▶ _RAW DATA_:
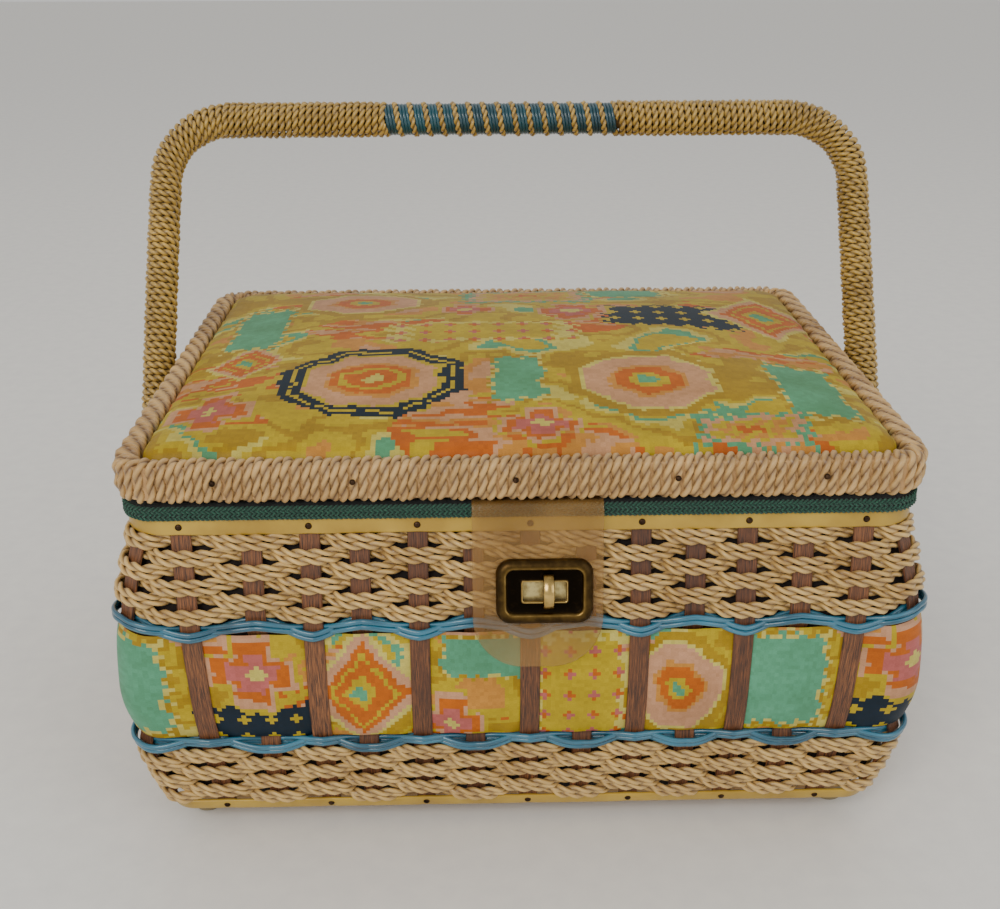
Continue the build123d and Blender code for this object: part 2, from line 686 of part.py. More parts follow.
def sleeve_lines(sign):
    """Centre lines of the wound part on one side: the arm, short lengths round the bend, and the bar."""
    lines = []
    with BuildLine(HANDLE_PLANE) as line:
        Line((sign * ARM_X, SLEEVE_START), (sign * ARM_X, BEND_START - SLEEVE_JOINT))
    lines.append(line)
    for i in range(SLEEVE_LENGTHS):
        first = bend_point(sign, i / SLEEVE_LENGTHS)
        last = bend_point(sign, (i + 1) / SLEEVE_LENGTHS - SLEEVE_JOINT / HANDLE_BEND)
        with BuildLine(HANDLE_PLANE) as line:
            RadiusArc(first, last, -sign * HANDLE_BEND)
        lines.append(line)
    with BuildLine(HANDLE_PLANE) as line:
        Line((sign * BAR_END, HANDLE_REACH), (sign * GRIP_END + GRIP_CENTRE, HANDLE_REACH))
    lines.append(line)
    return lines


def bend_point(sign, share):
    """Point on the handle's bend at a share of its quarter turn, from the arm to the bar."""
    angle = math.pi / 2 * share
    along = BAR_END + HANDLE_BEND * math.cos(angle)
    return (sign * along, BEND_START + HANDLE_BEND * math.sin(angle))


for name, sign in (("left", -1), ("right", 1)):
    with BuildPart() as handle_wrap:
        for line in sleeve_lines(sign):
            path = line.wires()[0]
            with BuildSketch(Plane(origin=path @ 0, z_dir=path % 0)) as ring:
                Circle(WRAP_RADIUS)
                Circle(CORE_RADIUS, mode=Mode.SUBTRACT)
            sweep(ring.sketch, path=path)
    handle_wrap.part.label = "handle_wrap_" + name
    export_step(handle_wrap.part, "parts/handle_wrap_" + name + ".step")

# Grip windings: two cords side by side, each one unbroken tube of biarcs.
BAR_Y = PIVOT_Y + HANDLE_REACH * math.sin(math.radians(HANDLE_TILT))
BAR_Z = PIVOT_Z + HANDLE_REACH * math.cos(math.radians(HANDLE_TILT))
WINDING_RADIUS = CORE_RADIUS + WRAP_GAP + GRIP_CORD / 2


def winding_point(angle, start):
    """A point of a winding around the bar, and its direction, for an angle in radians."""
    place = Vector(
        GRIP_CENTRE - GRIP_HALF + GRIP_PITCH * angle / (2 * math.pi),
        BAR_Y + WINDING_RADIUS * math.cos(angle + start),
        BAR_Z + WINDING_RADIUS * math.sin(angle + start),
    )
    heading = Vector(
        GRIP_PITCH / (2 * math.pi),
        -WINDING_RADIUS * math.sin(angle + start),
        WINDING_RADIUS * math.cos(angle + start),
    )
    return place, heading.normalized()


def biarc(place_a, heading_a, place_b, heading_b):
    """Two arcs that leave place_a along heading_a and reach place_b along heading_b."""
    chord = place_b - place_a
    both = heading_a + heading_b
    square = both.dot(both) - 4
    linear = -2 * chord.dot(both)
    root = math.sqrt(linear ** 2 - 4 * square * chord.dot(chord))
    reach = (-linear - root) / (2 * square)
    joint = (place_a + heading_a * reach + place_b - heading_b * reach) / 2
    TangentArc(place_a, joint, tangent=heading_a)
    TangentArc(place_b, joint, tangent=heading_b * -1)


def winding_line(start):
    """The cord's centre line, a biarc for every quarter turn."""
    quarters = GRIP_TURNS * 4
    ends = [winding_point(math.pi / 2 * i, start) for i in range(quarters + 1)]
    with BuildLine() as line:
        for (place_a, heading_a), (place_b, heading_b) in zip(ends, ends[1:]):
            biarc(place_a, heading_a, place_b, heading_b)
    return line.wires()[0]


def least_gap(start):
    """Least gap of a winding to itself, measured on points a turn or more apart."""
    per_turn = 48
    points = [winding_point(2 * math.pi * i / per_turn, start)[0] for i in range(per_turn * 4)]
    gaps = []
    for i, place in enumerate(points):
        for other in points[i + per_turn // 2:]:
            gaps.append((place - other).length - GRIP_CORD)
    return min(gaps)


for name, start in (("blue", 0.0), ("tan", math.pi)):
    with BuildPart() as grip_winding:
        path = winding_line(start)
        with BuildSketch(Plane(origin=path @ 0, z_dir=path % 0)) as cord:
            Circle(GRIP_CORD / 2)
        sweep(cord.sketch, path=path)
    grip_winding.part.label = "grip_wrap_" + name
    export_step(grip_winding.part, "parts/grip_wrap_" + name + ".step")
    print("least gap of the", name, "winding to itself:", round(least_gap(start), 2), "mm")

# Lock: every piece is drawn on a plane that leans with the weave.
LOCK_OFFSET = profile_at(LOCK_Z)[0] + WEAVE_THICKNESS
LOCK_PLANE = Plane(
    origin=(LOCK_X, -(HALF_Y + LOCK_OFFSET), LOCK_Z),
    x_dir=(1, 0, 0),
    z_dir=(0, -math.cos(math.radians(LOCK_LEAN)), math.sin(math.radians(LOCK_LEAN))),
)
BASE_OUT = LOCK_GAP + LOCK_BASE[2]
FLAP_IN = BASE_OUT + FLAP_GAP
FLAP_OUT = FLAP_IN + FLAP_THICKNESS
PLATE_OUT = FLAP_OUT + PLATE_SIZE[2]
WELL_FLOOR = PLATE_OUT - WELL_SIZE[2]
KNOB_IN = WELL_FLOOR + KNOB_GAP
KNOB_OUT = KNOB_IN + KNOB_ARCH


def lock_sketch(height):
    """A plane parallel to the lock's plane, a height in front of the weave."""
    return LOCK_PLANE.offset(height)


def world_point(up, out):
    """Place (Y, Z) of a point of the strap's section, given along and off the lock's plane."""
    place = LOCK_PLANE.from_local_coords((0, up, out))
    return place.Y, place.Z


with BuildPart() as lock_base:
    with BuildSketch(lock_sketch(LOCK_GAP)) as base_shape:
        RectangleRounded(LOCK_BASE[0], LOCK_BASE[1], LOCK_BASE_CORNER)
    extrude(base_shape.sketch, amount=LOCK_BASE[2])
    with BuildSketch(lock_sketch(BASE_OUT)) as post_shape:
        Circle(POST_RADIUS)
    extrude(post_shape.sketch, amount=KNOB_OUT - POST_SUNK - BASE_OUT)
lock_base.part.label = "lock_base"
export_step(lock_base.part, "parts/lock_base.step")

with BuildPart() as turn_knob:
    with BuildSketch(Plane(LOCK_PLANE.origin, x_dir=LOCK_PLANE.y_dir, z_dir=LOCK_PLANE.x_dir)) as arch:
        with BuildLine():
            ThreePointArc((-KNOB_LENGTH / 2, KNOB_IN), (0, KNOB_OUT), (KNOB_LENGTH / 2, KNOB_IN))
            Line((KNOB_LENGTH / 2, KNOB_IN), (KNOB_LENGTH / 2 - KNOB_STRAP, KNOB_IN))
            ThreePointArc(
                (KNOB_LENGTH / 2 - KNOB_STRAP, KNOB_IN),
                (0, KNOB_OUT - KNOB_STRAP),
                (KNOB_STRAP - KNOB_LENGTH / 2, KNOB_IN),
            )
            Line((KNOB_STRAP - KNOB_LENGTH / 2, KNOB_IN), (-KNOB_LENGTH / 2, KNOB_IN))
        make_face()
    extrude(arch.sketch, amount=KNOB_WIDTH / 2, both=True)
    with BuildSketch(lock_sketch(KNOB_IN)) as hub:
        Circle(KNOB_HUB_RADIUS)
    extrude(hub.sketch, amount=KNOB_ARCH - KNOB_STRAP)
    with BuildSketch(lock_sketch(KNOB_IN - LOCK_CUT)) as bore:
        Circle(POST_RADIUS + KNOB_CLEARANCE)
    extrude(bore.sketch, amount=KNOB_ARCH + 2 * LOCK_CUT, mode=Mode.SUBTRACT)
turn_knob.part.label = "turn_knob"
export_step(turn_knob.part, "parts/turn_knob.step")

with BuildPart() as clasp_plate:
    with BuildSketch(lock_sketch(FLAP_OUT)) as plate_shape:
        with Locations((PLATE_SHIFT, 0)):
            RectangleRounded(PLATE_SIZE[0], PLATE_SIZE[1], PLATE_CORNER)
    extrude(plate_shape.sketch, amount=PLATE_SIZE[2])
    outward = Axis(LOCK_PLANE.origin, LOCK_PLANE.z_dir)
    fillet(clasp_plate.faces().sort_by(outward)[-1].edges(), PLATE_FILLET)
    with BuildSketch(lock_sketch(WELL_FLOOR)) as well:
        with Locations((PLATE_SHIFT, 0)):
            RectangleRounded(WELL_SIZE[0], WELL_SIZE[1], WELL_CORNER)
    extrude(well.sketch, amount=WELL_SIZE[2] + LOCK_CUT, mode=Mode.SUBTRACT)
    with BuildSketch(lock_sketch(FLAP_OUT - LOCK_CUT)) as slot:
        with Locations((PLATE_SHIFT, 0)):
            Rectangle(SLOT_SIZE[0], SLOT_SIZE[1])
    extrude(slot.sketch, amount=PLATE_SIZE[2] + 2 * LOCK_CUT, mode=Mode.SUBTRACT)
clasp_plate.part.label = "clasp_plate"
export_step(clasp_plate.part, "parts/clasp_plate.step")

with BuildPart() as clasp_flap:
    fold_in = (-FLAP_FOLD_Y, LID_BOTTOM - FLAP_THICKNESS)
    fold_out = (-FLAP_FOLD_Y - FLAP_THICKNESS, LID_BOTTOM)
    flap_middle = LOCK_X + FLAP_SHIFT
    with BuildSketch(Plane(origin=(flap_middle, 0, 0), x_dir=(0, 1, 0), z_dir=(1, 0, 0))) as section:
        with BuildLine():
            Polyline(
                world_point(-FLAP_REACH, FLAP_IN),
                world_point(FLAP_BEND, FLAP_IN),
                fold_in,
                (-FLAP_TAB_Y, LID_BOTTOM - FLAP_THICKNESS),
                (-FLAP_TAB_Y, LID_BOTTOM),
                fold_out,
                world_point(FLAP_BEND, FLAP_OUT),
                world_point(-FLAP_REACH, FLAP_OUT),
                close=True,
            )
        make_face()
    extrude(section.sketch, amount=FLAP_WIDTH / 2, both=True)
    with BuildSketch(lock_sketch(FLAP_IN - LOCK_CUT)) as cut:
        with Locations((FLAP_SHIFT, -FLAP_REACH)):
            Rectangle(FLAP_WIDTH + 2 * LOCK_CUT, 2 * FLAP_CORNER)
        with Locations((FLAP_SHIFT, FLAP_REACH / 2)):
            RectangleRounded(FLAP_WIDTH, 3 * FLAP_REACH, FLAP_CORNER, mode=Mode.SUBTRACT)
    extrude(cut.sketch, amount=FLAP_THICKNESS + 2 * LOCK_CUT, mode=Mode.SUBTRACT)
    with BuildSketch(lock_sketch(FLAP_IN - LOCK_CUT)) as opening:
        with Locations((PLATE_SHIFT, 0)):
            Rectangle(SLOT_SIZE[0], SLOT_SIZE[1])
    extrude(opening.sketch, amount=FLAP_THICKNESS + 2 * LOCK_CUT, mode=Mode.SUBTRACT)
    for sign in (-1, 1):
        with Locations((flap_middle + sign * STRAP_TACK_X, -STRAP_TACK_Y, LID_BOTTOM)):
            Cylinder(STRAP_HOLE[0], STRAP_HOLE[1], mode=Mode.SUBTRACT)
clasp_flap.part.label = "clasp_flap"
export_step(clasp_flap.part, "parts/clasp_flap.step")

with BuildPart() as strap_tacks:
    for sign in (-1, 1):
        tack_x = LOCK_X + FLAP_SHIFT + sign * STRAP_TACK_X
        head_low = LID_BOTTOM - FLAP_THICKNESS - STRAP_TACK_HEAD[1]
        with Locations((tack_x, -STRAP_TACK_Y, head_low + STRAP_TACK_HEAD[1] / 2)):
            Cylinder(STRAP_TACK_HEAD[0], STRAP_TACK_HEAD[1])
        with Locations((tack_x, -STRAP_TACK_Y, head_low + STRAP_TACK_SHANK[1] / 2)):
            Cylinder(STRAP_TACK_SHANK[0], STRAP_TACK_SHANK[1])
strap_tacks.part.label = "strap_tacks"
export_step(strap_tacks.part, "parts/strap_tacks.step")
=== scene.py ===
"""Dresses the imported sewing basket: woven cords, twined cane, printed cloth, brass lock and wound handle.
All sizes are millimetres, turned into metres where a mesh is made."""

import math

import bpy
import numpy as np
from mathutils import Matrix, Vector


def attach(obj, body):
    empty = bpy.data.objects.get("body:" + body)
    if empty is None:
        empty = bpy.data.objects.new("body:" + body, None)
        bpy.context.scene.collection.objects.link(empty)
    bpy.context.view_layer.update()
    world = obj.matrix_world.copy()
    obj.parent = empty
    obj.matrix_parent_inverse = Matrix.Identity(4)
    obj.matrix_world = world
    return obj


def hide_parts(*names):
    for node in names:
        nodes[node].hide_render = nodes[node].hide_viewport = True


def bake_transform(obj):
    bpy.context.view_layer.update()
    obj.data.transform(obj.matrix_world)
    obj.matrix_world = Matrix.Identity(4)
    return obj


MM = 0.001
PI = math.pi

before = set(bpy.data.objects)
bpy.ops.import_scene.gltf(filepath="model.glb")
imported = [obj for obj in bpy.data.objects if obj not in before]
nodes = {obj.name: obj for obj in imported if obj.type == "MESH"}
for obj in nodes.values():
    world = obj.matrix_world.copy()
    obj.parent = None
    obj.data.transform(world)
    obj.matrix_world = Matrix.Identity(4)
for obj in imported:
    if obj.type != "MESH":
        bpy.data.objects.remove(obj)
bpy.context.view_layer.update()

# Sizes shared with the CAD source. The wall's outer face is given by height: its offset from the lid's
# outline and its corner radius.
HALF_X = 159.0
HALF_Y = 119.35
PROFILE_Z = [10.3, 20.0, 40.0, 46.0, 70.0, 100.0, 111.0, 130.0, 145.5, 152.0]
PROFILE_OFFSET = [-8.3, -3.5, 1.0, 2.5, 7.0, 6.5, 5.0, 0.5, -4.0, -5.0]
PROFILE_RADIUS = [10.9, 12.0, 14.0, 15.0, 17.0, 20.0, 21.0, 18.5, 16.0, 15.5]
STAKE_PITCH = 44.8
STAKE_WIDTH = 8.0
STAKE_THICKNESS = 1.5
STAKE_COUNT = 48
FRONT_STAKES = [-133.0, -106.0, -83.2, -63.9, -41.2, -19.5, 2.8, 24.8, 46.4, 68.0, 88.3, 110.6, 134.0]
LOWER_TWINING = (49.0, 55.6)
UPPER_TWINING = (101.5, 111.0)
WEAVE_LOW = (16.2, 49.0)
WEAVE_HIGH = (111.0, 145.5)
BASE_STRIP = (10.3, 16.2)
FLOOR_TOP = 15.8
RIM_STRIP = (145.5, 152.0)
BRAID = (152.0, 157.6)
LID_BOTTOM = 159.0
RIM_TOP = 176.5
RIM_WIDTH = 10.5
RIM_RADIUS = 16.0
PIVOT_Z = 137.0
HANDLE_TILT = math.radians(30.0)
ARM_X = 170.0
HANDLE_REACH = 158.0
HANDLE_BEND = 31.0
WINDING_START = 12.0
GRIP_HALF = 57.6
GRIP_CENTRE = -4.0
GRIP_PITCH = 7.2
GRIP_TURNS = 16
LOCK_X = 9.5
LOCK_Z = 124.0
LOCK_LEAN = math.atan(4.5 / 19.0)
LOCK_Y = -124.27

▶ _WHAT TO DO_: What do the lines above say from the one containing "head_low + STRAP_TACK_HEAD[1]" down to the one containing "All sizes are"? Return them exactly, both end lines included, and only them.

▶ _EXERCISE RESULT_:
        with Locations((tack_x, -STRAP_TACK_Y, head_low + STRAP_TACK_HEAD[1] / 2)):
            Cylinder(STRAP_TACK_HEAD[0], STRAP_TACK_HEAD[1])
        with Locations((tack_x, -STRAP_TACK_Y, head_low + STRAP_TACK_SHANK[1] / 2)):
            Cylinder(STRAP_TACK_SHANK[0], STRAP_TACK_SHANK[1])
strap_tacks.part.label = "strap_tacks"
export_step(strap_tacks.part, "parts/strap_tacks.step")
=== scene.py ===
"""Dresses the imported sewing basket: woven cords, twined cane, printed cloth, brass lock and wound handle.
All sizes are millimetres, turned into metres where a mesh is made."""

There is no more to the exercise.